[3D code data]
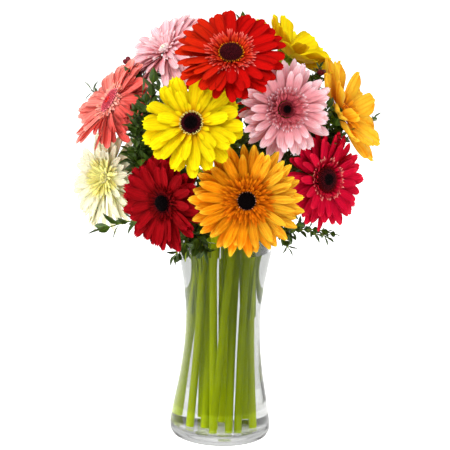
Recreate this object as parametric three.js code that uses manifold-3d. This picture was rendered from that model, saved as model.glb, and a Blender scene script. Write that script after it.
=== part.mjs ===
// Gerberas in a vase: a dozen cut blooms and sprigs of small-leaved green, in a waisted glass vase
// of water. Millimetres, +Z up. The origin is the middle of the vase's foot, and the front of the
// bunch faces -Y.
import * as THREE from "three";
import { mergeVertices } from "three/addons/utils/BufferGeometryUtils.js";
import Module from "manifold-3d";

const wasm = await Module();
wasm.setup();

// Driving dimensions.
const GAP = 0.3; // between pieces that rest on or in each other
const VASE_SIDES = 32;
const VASE_OUTLINE = [
  // radius and height of the outside, from the foot to the rim
  [40, 0],
  [46, 3],
  [48.5, 12],
  [45.6, 30],
  [40, 62],
  [36.5, 94],
  [36.2, 120],
  [38.2, 148],
  [42.4, 177],
];
const RIM = { radius: 47, height: 203, roll: 1.2 };
const WALL = 3.2;
const FLOOR = { radius: 38, height: 10, corner: [42.6, 15] };
const WATER_LEVEL = 187;
const STEM = { radius: 3.4, neck: 3, sides: 8 };
const STEM_BENDS = 6;
// How far the curved part of a stem runs on straight from the water and back from the head, as
// shares of its span.
const STEM_REACH = { water: 0.42, head: 0.34 };
const CALYX = { length: 15, throat: 5.6, belly: 9, rim: 7.6, bract: 11.4, notch: 9.2 };
const HEAD = { core: 8.6, blade: 1, step: 2.6 };
const EYE = { radius: 7.4, sides: 10, knob: 0.5, height: 4.4 };
// How far petals stray round the head and tilt, in degrees, how uneven their sizes are, their width
// against half the head's ring shared among the row, how much a bent-back petal's tip follows, and
// the part of its place on the head that a root takes.
const PETAL = { stray: 3.4, tilt: 4, uneven: 0.12, girth: 1.042, follow: 0.8, rootShare: 0.4 };
const FRINGE = { count: 12, inset: 1, reach: 0.4, width: 5, rise: 24 };
const UPPER_ROW = { inset: 0.6, reach: 0.93, rise: 5 };
const TWIG = { radius: 1.1, tip: 0.6, sides: 3 };
// A leaf's length and what is drawn on top of it, its width as a share of its length, its thickness,
// where it is widest, how far it stands off the twig, and the part of the twig that bears leaves.
const LEAF = {
  length: 14,
  extra: 3,
  slender: 0.48,
  thickness: 0.9,
  widest: 0.45,
  spread: 0.95,
  twist: 0.5,
  leafyShare: 0.62,
  tipShare: 0.985,
};
const BORE = { stemClear: GAP * 1.2, twigClear: GAP * 1.5, above: 6, belowStem: 6, belowTwig: GAP };

const COLOURS = {
  glass: 0xe4eaec,
  water: 0xeef4f2,
  stem: 0x8ea628,
  twig: 0x2f4a1c,
  redOrange: 0xd8240a,
  palePink: 0xf2bcc4,
  coral: 0xf0686a,
  yellow: 0xf2dc10,
  dustyPink: 0xe09aa4,
  deepYellow: 0xe4c410,
  golden: 0xf4ae10,
  crimson: 0xd0102c,
  orange: 0xf09a12,
  darkRed: 0xa00818,
  white: 0xf2f2da,
  dark: 0x2a0812,
  rust: 0xb4333a,
  lime: 0xb8bc28,
  cream: 0xe8dca0,
};

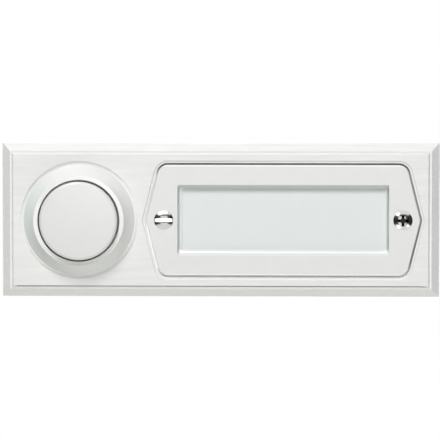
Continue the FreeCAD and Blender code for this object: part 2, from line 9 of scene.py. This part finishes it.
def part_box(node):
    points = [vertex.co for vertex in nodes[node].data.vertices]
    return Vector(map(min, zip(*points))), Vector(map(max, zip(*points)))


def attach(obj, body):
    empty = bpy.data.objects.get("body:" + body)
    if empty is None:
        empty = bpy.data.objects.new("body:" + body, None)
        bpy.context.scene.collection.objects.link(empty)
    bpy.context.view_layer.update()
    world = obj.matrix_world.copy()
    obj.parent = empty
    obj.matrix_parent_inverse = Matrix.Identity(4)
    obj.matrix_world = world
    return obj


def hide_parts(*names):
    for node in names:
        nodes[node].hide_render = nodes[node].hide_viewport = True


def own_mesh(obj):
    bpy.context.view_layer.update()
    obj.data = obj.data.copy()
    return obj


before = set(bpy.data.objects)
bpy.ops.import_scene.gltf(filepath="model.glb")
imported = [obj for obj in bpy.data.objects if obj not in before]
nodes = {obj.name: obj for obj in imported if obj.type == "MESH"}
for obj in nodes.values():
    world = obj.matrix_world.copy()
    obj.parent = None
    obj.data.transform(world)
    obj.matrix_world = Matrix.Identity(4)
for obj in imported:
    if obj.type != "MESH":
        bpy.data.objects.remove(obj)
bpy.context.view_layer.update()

MM = 0.001
white = (1.0, 1.0, 1.0, 1.0)

# region of a surface that takes another colour: its colour out of 255, and in millimetres its middle x
# and z, its half sizes along x and z, the levels in front of the wall between which it sets in, whether
# it is round, the heights z between which it sets in, and the share of its size over which it fades
Region = namedtuple(
    "Region", "colour middle reach levels is_round heights softness", defaults=(False, None, 0.02))

# front plate: painted light in the gap round the name frame on the left, painted shade in it on the right
# and at the top, painted shade on the lower bevel, painted light on the land below the raised panel, and a
# painted shadow line at the panel's lower foot
gap_left_light = Region((252, 252, 250), (-22.0, 0.0), (3.5, 14.6), (14.6, 14.5))
gap_right_shade = Region((145, 147, 147), (57.6, 0.0), (4.2, 17.0), (14.6, 14.5), False, (-16.5, -12.5))
gap_top_shade = Region((100, 102, 102), (18.6, 15.6), (39.3, 2.4), (14.6, 14.5), False, (13.2, 16.0))
bevel_shade = Region((228, 230, 225), (0.0, -22.0), (66.0, 1.5), (14.3, 14.2))
land_light = Region((252, 252, 250), (0.0, -20.17), (62.0, 0.28), (14.5, 14.4))
foot_shade = Region((118, 120, 118), (0.0, -19.65), (61.4, 0.18), (15.0, 14.95))

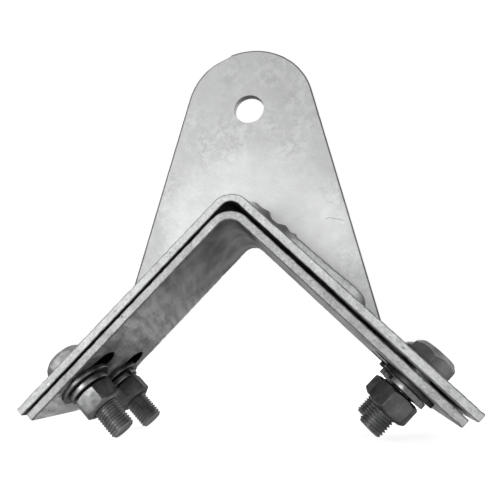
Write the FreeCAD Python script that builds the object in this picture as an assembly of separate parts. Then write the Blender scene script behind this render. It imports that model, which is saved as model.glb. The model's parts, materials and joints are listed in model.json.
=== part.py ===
import FreeCAD, Part
import math
import os

# Pole clamp: two nested bent straps that grip the corner of a pole, a lug plate welded across the
# outer one, and four bolts that draw the straps together.
# Millimetres. +Z is up, +Y points away from the viewer and runs along the lug's hole.
# The origin is the centre of the lug's hole, at the middle of the plate's thickness.

# Straps
STRAP_WIDTH = 90.0
STRAP_THICKNESS = 6.0
LEG_ANGLE = 45.0
OUTER_LEG = 195.0
INNER_LEG = 184.0
OUTER_BEND_OUTSIDE = 15.0
OUTER_BEND_INSIDE = 7.0
INNER_BEND_OUTSIDE = 16.0
INNER_BEND_INSIDE = 10.0
BAR_EDGE_RADIUS = 0.9
GAP_LEFT = 1.0
GAP_RIGHT = 2.0

# Lug plate
LUG_THICKNESS = 6.0
LUG_EYE_RADIUS = 48.0
LUG_HOLE_RADIUS = 11.0
LUG_FLARE_ANGLE = 14.2
LUG_LEAN_ANGLE = 1.3
EYE_HEIGHT = 72.7
EYE_OFFSET = 5.0

# Fillet welds along both faces of the lug
WELD_LEG = 8.0
WELD_BULGE = 0.9
WELD_REACH = 112.0

# M16 fasteners
BOLT_DIAMETER = 16.0
HEAD_ACROSS_FLATS = 27.0
HEAD_HEIGHT = 10.5
HEAD_CHAMFER_ANGLE = 42.0
HEAD_FACE_SHARE = 0.78
NUT_ACROSS_FLATS = 24.0
NUT_HEIGHT = 14.8
NUT_CHAMFER_ANGLE = 30.0
NUT_FACE_SHARE = 0.9
TIP_CHAMFER = 1.5
FLAT_WASHER_OUTSIDE = 34.0
FLAT_WASHER_THICKNESS = 3.0
SPRING_WASHER_WIDTH = 5.2
SPRING_WASHER_THICKNESS = 3.5
SPRING_WASHER_HEIGHT = 5.0
SPRING_WASHER_SPLIT_ANGLE = 12.0

# Where the bolts go
BOLT_ALONG_LEG = 160.0
ROW_SPACING = 48.0
SLOT_TOWARDS_BEND = 18.0
SLOT_TOWARDS_END = 2.0
LEFT_BOLT_LENGTH = 55.0
RIGHT_BOLT_LENGTH = 50.0

# Clearances: the first three on the bolt's diameter, the thread's on its radius
BOLT_HOLE_CLEARANCE = 2.0
FLAT_WASHER_CLEARANCE = 1.5
SPRING_WASHER_CLEARANCE = 0.8
THREAD_CLEARANCE = 0.05
SEAT_CLEARANCE = 0.02

# Each corner: its side, its row, and how far its head, nut and washer split are turned, in degrees
CORNERS = {
    "left_front": ("left", "front", 46.0, 0.0, 60.0),
    "left_back": ("left", "back", 20.0, 22.0, 200.0),
    "right_front": ("right", "front", 38.0, 49.0, 138.0),
    "right_back": ("right", "back", 28.0, 15.0, 250.0),
}

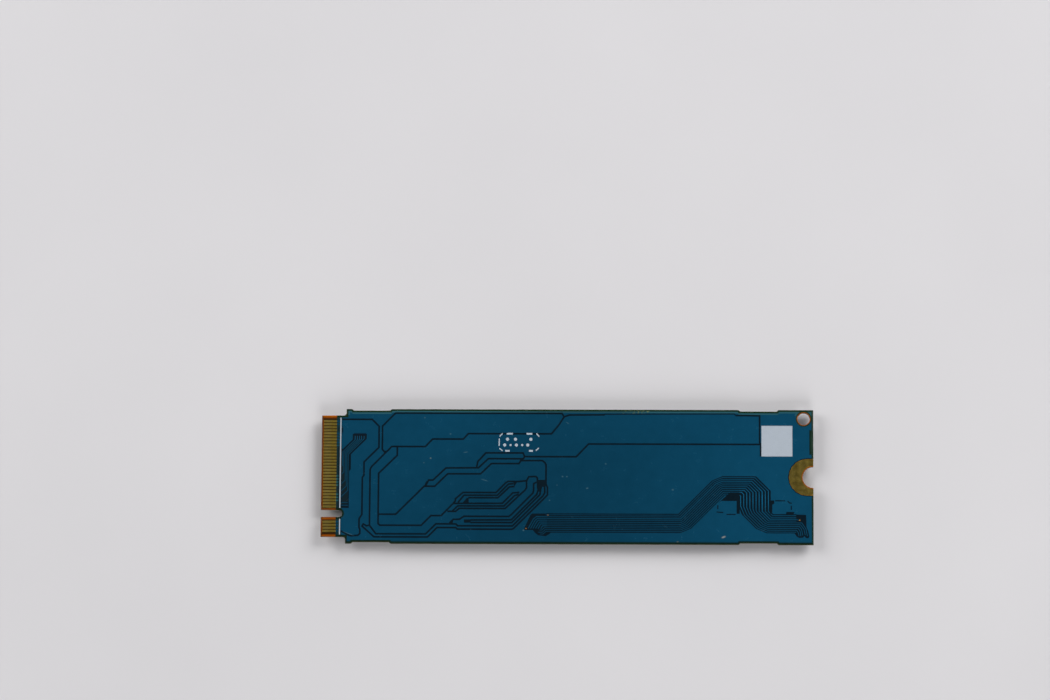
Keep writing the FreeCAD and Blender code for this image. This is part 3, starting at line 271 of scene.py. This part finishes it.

## Written instruction
The word "that" may appear on some lines. Report how many lines hold it, giving the number alone.

## Answer
8